▶ Task directions
Pick out each line of the records in which the word "that" appears.

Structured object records
##########
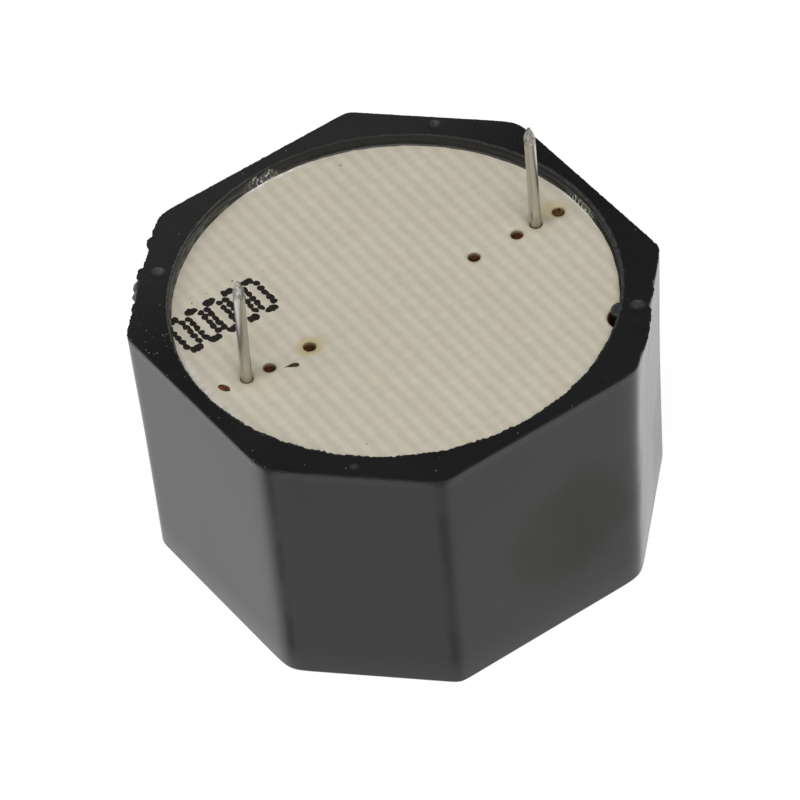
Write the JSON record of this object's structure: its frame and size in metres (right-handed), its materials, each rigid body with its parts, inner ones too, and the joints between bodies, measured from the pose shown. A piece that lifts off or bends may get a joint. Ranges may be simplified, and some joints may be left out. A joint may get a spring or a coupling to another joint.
{
  "type": "piezo buzzer",
  "caption": "Octagonal piezo buzzer in a black moulded housing, closed by a round circuit board with straight pins for mounting on a printed circuit.",
  "frame": {"origin": "centre of the sound face, on which the part stands", "axes": "+Z runs from the sound face to the pins; the long sides of the octagon face X and Y; the pins stand in a row along X, turned 1.4 degrees clockwise seen from above"},
  "size_m": [0.0242, 0.0242, 0.0209],
  "materials": {
    "housing_plastic": "semi-gloss moulded, smudged",
    "board_composite": "glass-weave laminate face",
    "tinned_wire": "tinned, slightly dull",
    "sealant": "cured adhesive",
    "brass": "rolled",
    "silvered_ceramic": "silvered",
    "silicone": "cured silicone",
    "lead_red": "vinyl insulation",
    "lead_blue": "vinyl insulation",
    "lead_black": "vinyl insulation",
    "solder": "bright solder",
    "epoxy": "moulded epoxy",
    "capacitor_ceramic": "fired ceramic",
    "resistor_ceramic": "glazed film",
    "ferrite": "sintered ferrite",
    "copper_coil": "enamelled copper wire"
  },
  "bodies": {
    "root": {"housing": "housing_plastic", "circuit_board": "board_composite", "pin_positive": "tinned_wire", "pin_negative": "tinned_wire", "board_sealant": "sealant", "diaphragm": "brass", "piezo_disc": "silvered_ceramic", "diaphragm_bead": "silicone", "drive_lead": "lead_red", "feedback_lead": "lead_blue", "ground_lead": "lead_black", "drive_joint": "solder", "feedback_joint": "solder", "ground_joint": "solder", "lead_pads": "solder", "solder_positive": "solder", "solder_negative": "solder", "transistor": "epoxy", "polarity_diode": "epoxy", "supply_capacitor": "capacitor_ceramic", "base_resistor": "resistor_ceramic", "feedback_resistor": "resistor_ceramic", "load_resistor": "resistor_ceramic", "choke_core": "ferrite", "choke_winding": "copper_coil", "component_solder": "solder"}
  },
  "joints": []
}
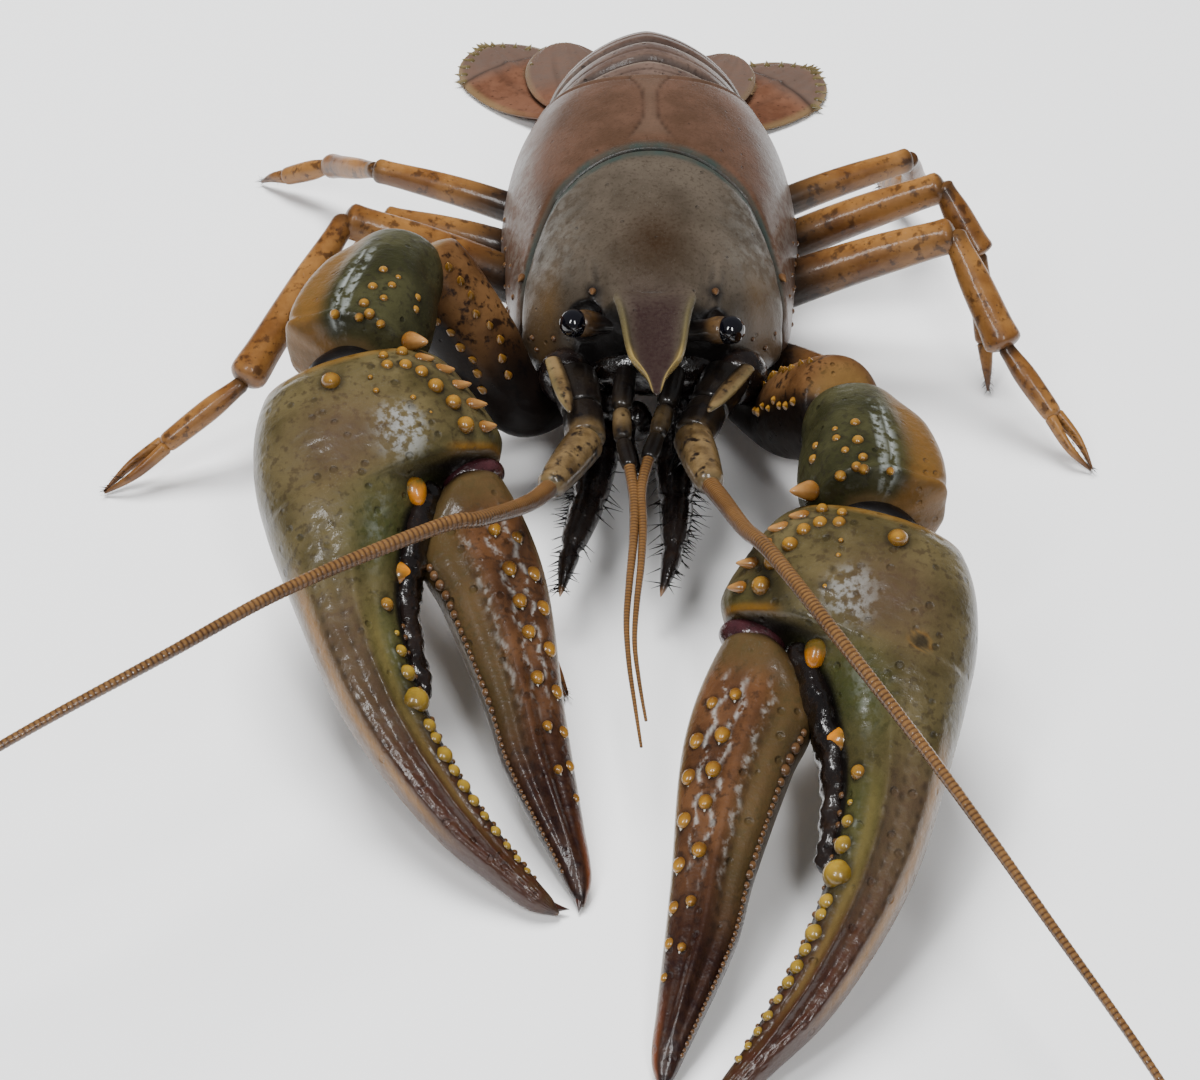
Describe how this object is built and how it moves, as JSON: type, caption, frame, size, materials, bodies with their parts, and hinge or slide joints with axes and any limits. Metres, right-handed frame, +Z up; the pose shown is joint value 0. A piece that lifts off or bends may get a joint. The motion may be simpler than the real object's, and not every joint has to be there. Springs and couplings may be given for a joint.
{
  "type": "crayfish",
  "caption": "Large stream crayfish standing still with both beaded claws reaching forward, long feelers spread and the tail fan flat on the floor.",
  "frame": {"origin": "middle of the whole animal's bounding box, on the floor that it stands on", "axes": "+Z up from the floor, -Y where the head and claws point, +X the animal's left side"},
  "size_m": [0.1084, 0.1754, 0.0258],
  "materials": {
    "head_shell": "wet horny shell, olive brown",
    "thorax_shell": "wet horny shell, mauve brown",
    "tail_shell": "wet horny shell, dark mauve brown",
    "fan_shell": "thin shell, red brown with a pale edge",
    "claw_shell": "wet pitted shell, olive green brown with yellow beads",
    "finger_shell": "wet ridged shell, mauve brown with yellow beads",
    "arm_shell": "wet shell, dark green with yellow beads",
    "leg_shell": "thin shell, tan orange with dark specks",
    "eye_black": "polished black",
    "stalk_brown": "thin shell, dark brown",
    "peduncle_tan": "mottled beige and brown",
    "feeler_brown": "finely ringed brown",
    "mouth_dark": "nearly black, bristly"
  },
  "bodies": {
    "root": {"head_shield": "head_shell", "thorax_shield": "thorax_shell", "abdomen_1": "tail_shell", "abdomen_2": "tail_shell", "abdomen_3": "tail_shell", "abdomen_4": "tail_shell", "abdomen_5": "tail_shell", "abdomen_6": "tail_shell", "telson": "fan_shell", "uropod_inner_r": "fan_shell", "uropod_outer_r": "fan_shell", "arm_merus_r": "arm_shell", "arm_carpus_r": "arm_shell", "claw_palm_r": "claw_shell", "claw_finger_r": "finger_shell", "eye_r": "eye_black", "eyestalk_r": "stalk_brown", "antenna_base_r": "peduncle_tan", "antenna_r": "feeler_brown", "antenna_scale_r": "peduncle_tan", "antennule_r": "feeler_brown", "maxilliped_r": "mouth_dark", "leg_1_r_thigh": "leg_shell", "leg_1_r_shin": "leg_shell", "leg_1_r_toe": "leg_shell", "leg_2_r_thigh": "leg_shell", "leg_2_r_shin": "leg_shell", "leg_2_r_toe": "leg_shell", "leg_3_r_thigh": "leg_shell", "leg_3_r_shin": "leg_shell", "leg_3_r_toe": "leg_shell", "leg_4_r_thigh": "leg_shell", "leg_4_r_shin": "leg_shell", "leg_4_r_toe": "leg_shell", "uropod_inner_l": "fan_shell", "uropod_outer_l": "fan_shell", "arm_merus_l": "arm_shell", "arm_carpus_l": "arm_shell", "claw_palm_l": "claw_shell", "claw_finger_l": "finger_shell", "eye_l": "eye_black", "eyestalk_l": "stalk_brown", "antenna_base_l": "peduncle_tan", "antenna_l": "feeler_brown", "antenna_scale_l": "peduncle_tan", "antennule_l": "feeler_brown", "maxilliped_l": "mouth_dark", "leg_1_l_thigh": "leg_shell", "leg_1_l_shin": "leg_shell", "leg_1_l_toe": "leg_shell", "leg_2_l_thigh": "leg_shell", "leg_2_l_shin": "leg_shell", "leg_2_l_toe": "leg_shell", "leg_3_l_thigh": "leg_shell", "leg_3_l_shin": "leg_shell", "leg_3_l_toe": "leg_shell", "leg_4_l_thigh": "leg_shell", "leg_4_l_shin": "leg_shell", "leg_4_l_toe": "leg_shell"}
  },
  "joints": []
}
##########
▶ Solution below
Write the JSON record of this object's structure: its frame and size in metres (right-handed), its materials, each rigid body with its parts, inner ones too, and the joints between bodies, measured from the pose shown. A piece that lifts off or bends may get a joint. Ranges may be simplified, and some joints may be left out. A joint may get a spring or a coupling to another joint.
Describe how this object is built and how it moves, as JSON: type, caption, frame, size, materials, bodies with their parts, and hinge or slide joints with axes and any limits. Metres, right-handed frame, +Z up; the pose shown is joint value 0. A piece that lifts off or bends may get a joint. The motion may be simpler than the real object's, and not every joint has to be there. Springs and couplings may be given for a joint.
  "frame": {"origin": "middle of the whole animal's bounding box, on the floor that it stands on", "axes": "+Z up from the floor, -Y where the head and claws point, +X the animal's left side"},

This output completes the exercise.